For important streaming releases, a human mastering service is still the stronger choice. The value is not only in the EQ, compression, limiter, or loudness. The value is the trained listener making the final decision, catching problems, giving feedback, and taking responsibility for the version that reaches the public.

If the song matters, do not ask AI to carry the release alone. Use AI as a reference if it helps. Use a human when the release needs judgment.

FAQ

Can AI mastering replace a human mastering service?

AI mastering can replace a human service for clean, low-risk releases where the artist only needs a quick finished master. It is less reliable for important releases that need judgment, feedback, versions, or careful quality control.

Is AI mastering good enough for Spotify and Apple Music?
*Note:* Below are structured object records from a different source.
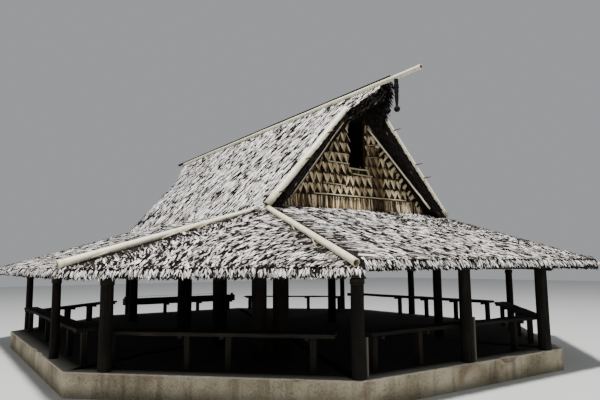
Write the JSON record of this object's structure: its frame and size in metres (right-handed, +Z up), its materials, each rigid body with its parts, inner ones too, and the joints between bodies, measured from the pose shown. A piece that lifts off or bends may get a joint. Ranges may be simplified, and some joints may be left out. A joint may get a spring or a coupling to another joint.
{
  "type": "traditional meeting house",
  "caption": "Open-sided meeting house with an eight-sided floor, round posts, perimeter benches, a steep thatched roof and a shallow thatched skirt around it.",
  "frame": {"origin": "on the ground under the centre of the floor slab", "axes": "+Z up, +Y along the ridge away from the front gable, +X to the right seen from the front"},
  "size_m": [9.8229, 11.6998, 4.6783],
  "materials": {
    "concrete": "stained, rough",
    "post_wood": "dark weathered round timber",
    "frame_wood": "dark smoked round timber",
    "bench_wood": "dark worn boards",
    "thatch": "bleached palm leaf thatch",
    "leaf_wall": "sewn tan leaf panels",
    "bamboo": "pale dry bamboo, satin",
    "ridge_wood": "dark weathered pole",
    "carved_wood": "dark carved wood"
  },
  "bodies": {
    "root": {"floor_slab": "concrete", "post_front_left_corner": "post_wood", "post_front_middle": "post_wood", "post_front_right_corner": "post_wood", "post_front_left_side": "post_wood", "post_front_right_side": "post_wood", "post_left": "post_wood", "post_right": "post_wood", "post_back_left_side": "post_wood", "post_back_right_side": "post_wood", "post_back_left": "post_wood", "post_back_right": "post_wood", "main_post_left_front": "post_wood", "main_post_left_front_middle": "post_wood", "main_post_left_middle": "post_wood", "main_post_left_back": "post_wood", "main_post_right_front": "post_wood", "main_post_right_middle": "post_wood", "main_post_right_back": "post_wood", "second_post_left_front": "post_wood", "skirt_roof_front": "thatch", "skirt_roof_back": "thatch", "skirt_roof_left": "thatch", "skirt_roof_right": "thatch", "skirt_roof_front_left": "thatch", "skirt_roof_front_right": "thatch", "skirt_roof_back_left": "thatch", "skirt_roof_back_right": "thatch", "eave_beam_front": "frame_wood", "eave_beam_back": "frame_wood", "eave_beam_left": "frame_wood", "eave_beam_right": "frame_wood", "eave_beam_front_left": "frame_wood", "eave_beam_front_right": "frame_wood", "eave_beam_back_left": "frame_wood", "eave_beam_back_right": "frame_wood", "roof_frame": "frame_wood", "main_roof_left": "thatch", "main_roof_right": "thatch", "gable_wall_front": "leaf_wall", "gable_wall_back": "leaf_wall", "rake_pole_front_left": "bamboo", "rake_pole_front_right": "bamboo", "hip_pole_left": "bamboo", "hip_pole_right": "bamboo", "ridge_top_pole": "ridge_wood", "ridge_bamboo": "bamboo", "pendant_front": "carved_wood", "pendant_rear": "carved_wood", "bench_front": "bench_wood", "bench_front_left": "bench_wood", "bench_front_right": "bench_wood", "bench_back": "bench_wood", "bench_back_left": "bench_wood", "bench_back_right": "bench_wood", "bench_left": "bench_wood", "bench_right": "bench_wood"}
  },
  "joints": []
}
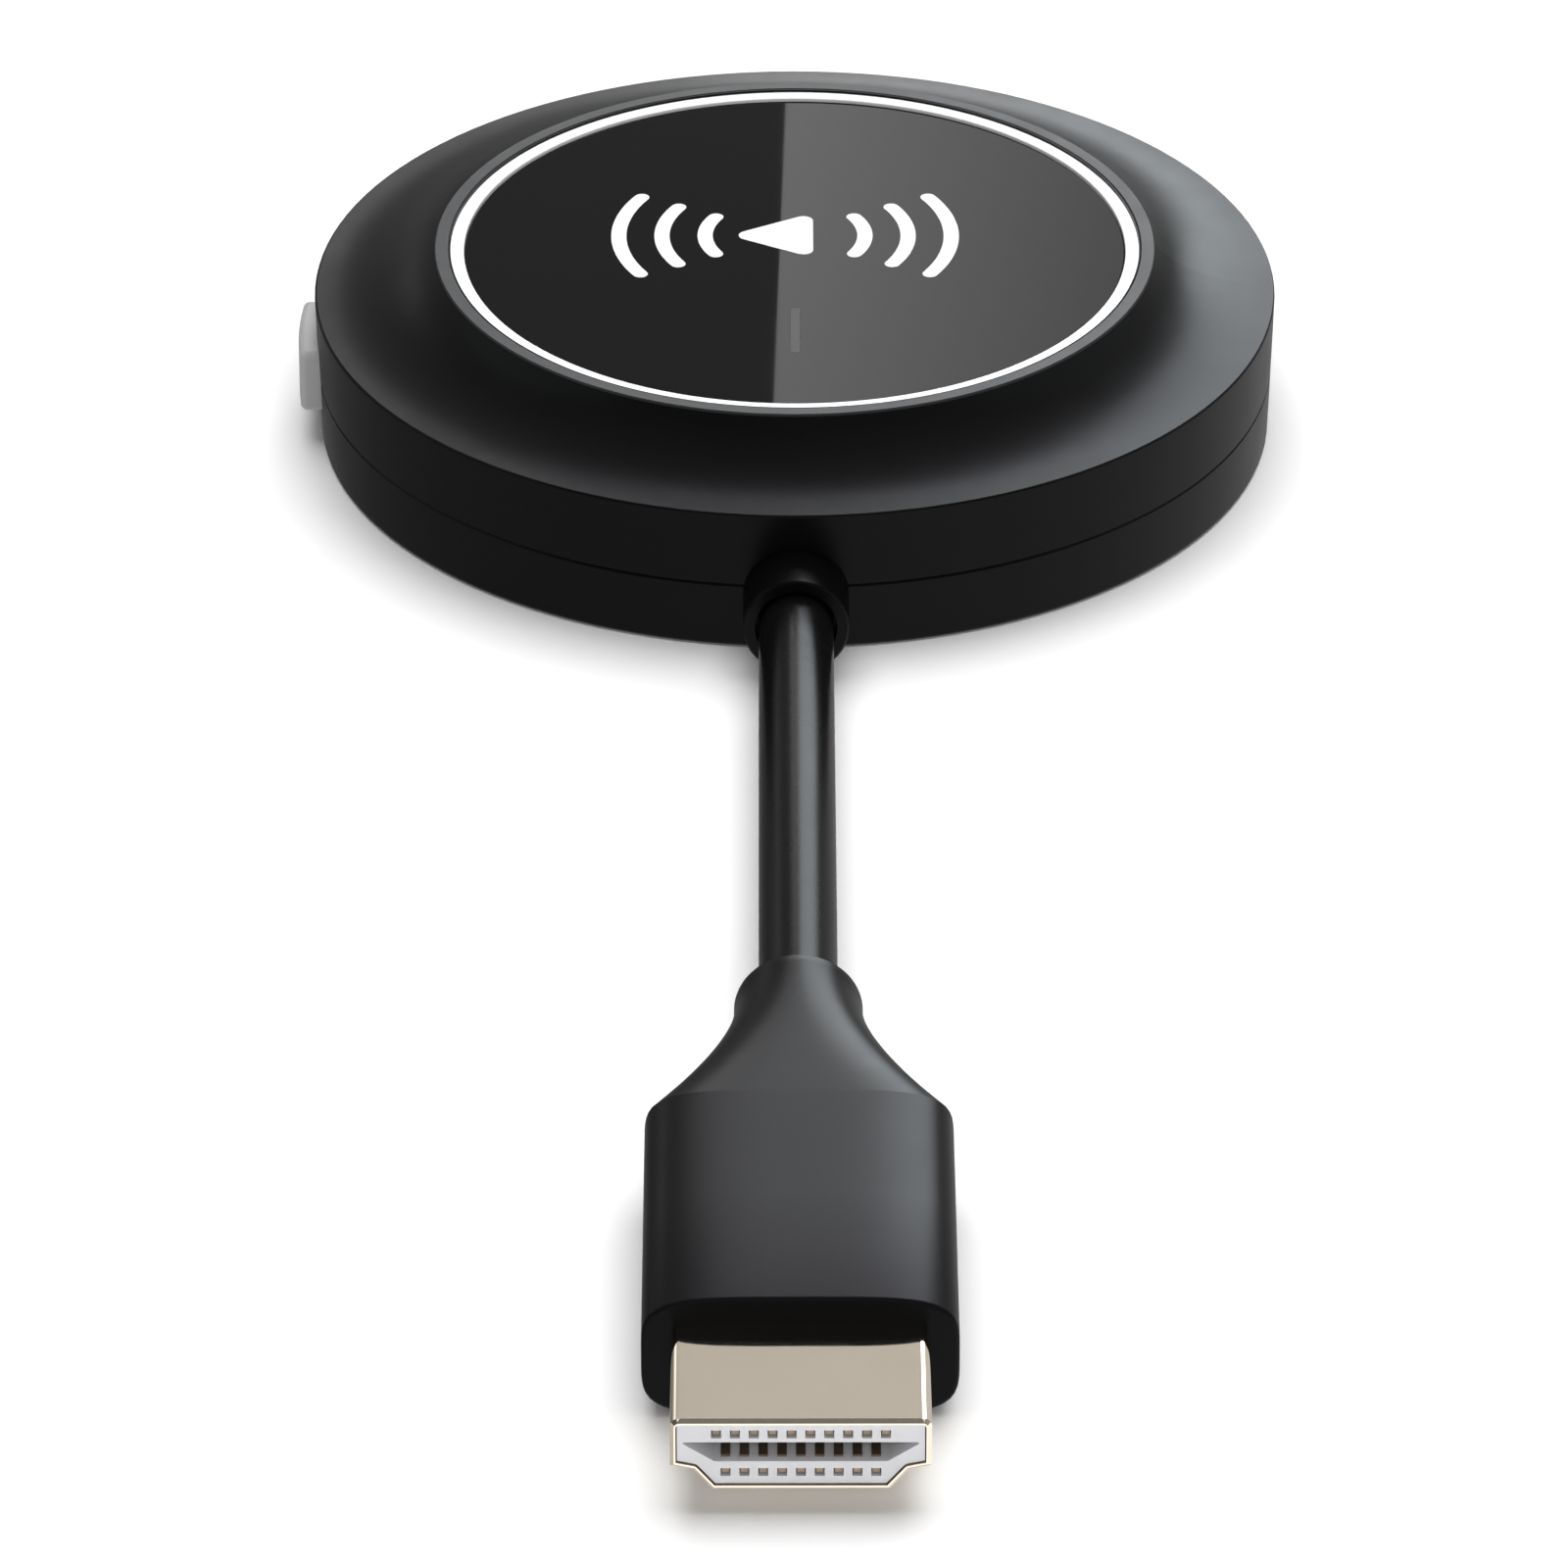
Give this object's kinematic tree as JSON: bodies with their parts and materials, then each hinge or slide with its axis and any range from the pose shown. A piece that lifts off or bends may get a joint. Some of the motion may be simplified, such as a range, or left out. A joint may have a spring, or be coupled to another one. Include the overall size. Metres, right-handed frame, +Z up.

It can be good enough when the mix already sounds balanced and the artist checks the result across real playback systems. Streaming platforms do not fix harshness, distortion, weak vocals, or poor low-end balance.

When should I hire a human mastering engineer?

Hire a human engineer when the song supports a rollout, video, playlist pitch, label conversation, paid ads, or any release where a weak master would hurt the first impression.

Can AI mastering fix a bad mix?

AI mastering can improve the tone and loudness of a stereo mix, but it cannot reliably fix buried vocals, bad balances, distorted recordings, messy doubles, or low-end conflicts that should be handled in the mix.

Should I send an AI master to a human mastering engineer?

You can send it as a reference if it shows the tone or loudness you like. The engineer should usually receive the clean final mix as the main working file.

Is human mastering always better than AI mastering?

No. Human mastering is better for high-stakes judgment and accountability. AI mastering can be the better practical choice for demos, fast references, and low-risk releases where speed and budget matter more.